Beispiel Frauenarbeit: Zwar werden saudische Frauen mittlerweile auch als Arbeitskräfte geschätzt, es sitzt mit Lubna Olaya eine Frau sogar im Vorstand der großen Alawwal Bank. Doch mit dem Auto dürfen Frauen auch weiterhin nicht selbst zur Arbeit fahren.

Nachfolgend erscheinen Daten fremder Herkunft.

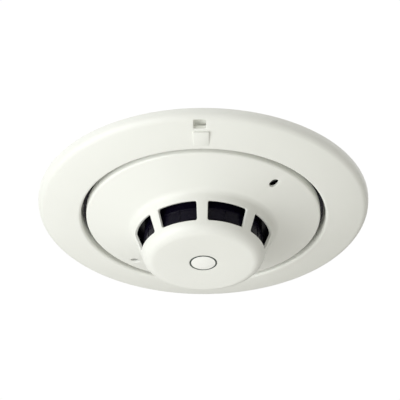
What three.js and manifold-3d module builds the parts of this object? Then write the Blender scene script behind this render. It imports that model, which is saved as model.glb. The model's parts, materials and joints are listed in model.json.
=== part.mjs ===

Es ist ihnen aus religiösen Gründen untersagt.
"Mag sein", so Sons, "dass dieses Verbot irgendwann kippt, weil es wirtschaftsfeindlich ist." Solange sich aber an der rechtlichen Stellung der saudischen Frauen nichts ändere, blieben auch solche Zugeständnisse "reine Scheinreformen".
Dass es zu Liberalisierungen kommen könnte, hält Sons ohnehin für sehr unwahrscheinlich: Das Konzept "Vision 2030" sei rein wirtschaftlich orientiert und gleichzeitig bemüht, notwendige gesellschaftliche Veränderungen abzuwenden.
Während sich Saudi-Arabien also gerade wirtschaftlich neu orientiert, sind die kleineren Golfstaaten den Saudis in ihrer Entwicklung bereits voraus:
Bestrebungen zur wirtschaftlichen Öffnung, so Sons, hätten "in den Emiraten und Katar schon seit der Jahrtausendwende stattgefunden". Dubai beispielsweise hat sich zum Finanz- und Logistikzentrum entwickelt, sich als zukunftsorientierter Staat in Szene gesetzt, Investoren und Kapital ins Land geholt.
Doch Sons mag diesen Wandel nicht als echten Erfolg durchgehen lassen: Auch in den Emiraten diene der wirtschaftliche Wandel nur dazu, "gesellschaftliche Entwicklungen zu blockieren".
Repressionen nehmen zu
Während Kritiker fordern, die Saudis müssten endlich den Weg zu einer konstitutionellen Monarchie einschlagen und die absolute Macht des Königshauses einschränken, registriert Sons derzeit eine gegenläufige Entwicklung: "Unter dem Deckmantel der Terrorbekämpfung nehmen Repression und Willkür zu."
Zum Staat, in dem alles kostenlos ist, führe kein Weg zurück. Aber sogar der Erfolg wirtschaftlicher Reformen bleibe fraglich, solange sie nicht mit gesellschaftlichem Wandel einhergehen, meint der Experte. Doch dafür gibt es momentan noch keine Anzeichen.